O professor André Fava, 56 anos, se desloca diariamente da Capital para Sapucaia do Sul, onde trabalha. Para ele, a situação ainda pode piorar com a privatização da Trensurb – o que está na lista de intenções do governo federal:
– Sobem o custo da tarifa, mas não muda a qualidade do serviço.
Moradora de Esteio, a auxiliar contábil Tatiane Gomes, 42 anos, acredita que o aumento no custo da passagem influencia na queda de passageiros.
– Quando era R$ 1,70, fazíamos o deslocamento por qualquer razão. Porém, vai subindo o preço e a gente precisa priorizar. Atualmente, só venho para resolver questões de trabalho, uma vez por semana – explica.

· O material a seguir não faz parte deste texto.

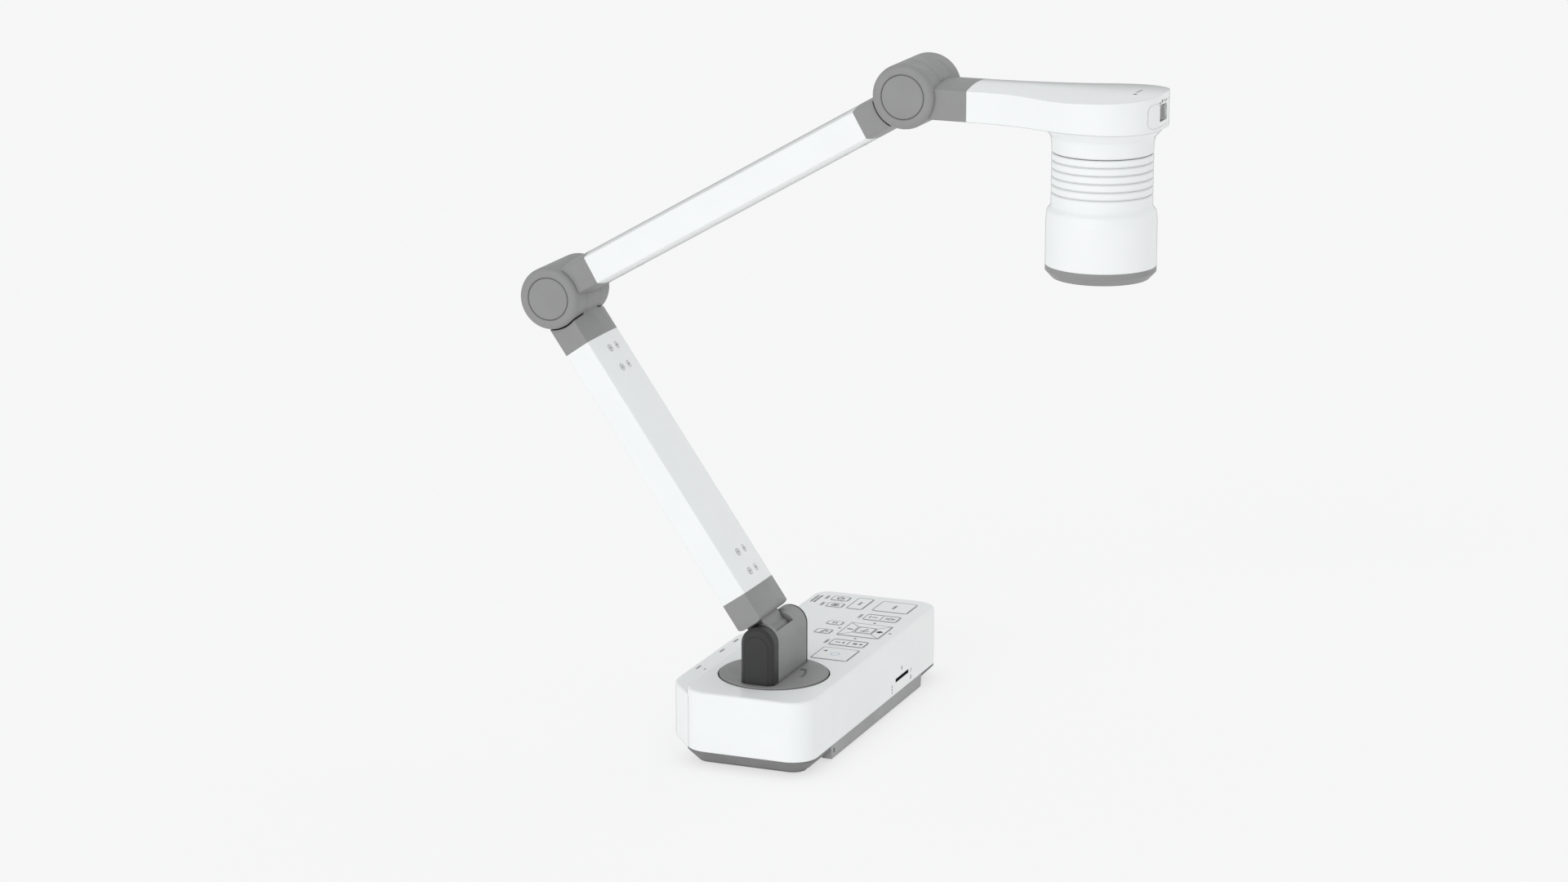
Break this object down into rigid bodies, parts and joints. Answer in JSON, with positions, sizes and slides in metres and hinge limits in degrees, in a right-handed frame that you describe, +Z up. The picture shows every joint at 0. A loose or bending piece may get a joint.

A sensação é compartilhada pelo técnico óptico Wagner Vieira, 36 anos, de Canoas. Ele utiliza o trem para trabalhar na Capital por achar prático, já que mora perto da estação Niterói.
– Costumo me deslocar em horários fora do pico e tenho sentido que há menos gente usando ao longo dos últimos anos. O serviço é bom, o que poderia ser feito são melhorias pontuais em algumas estações – sugere Wagner.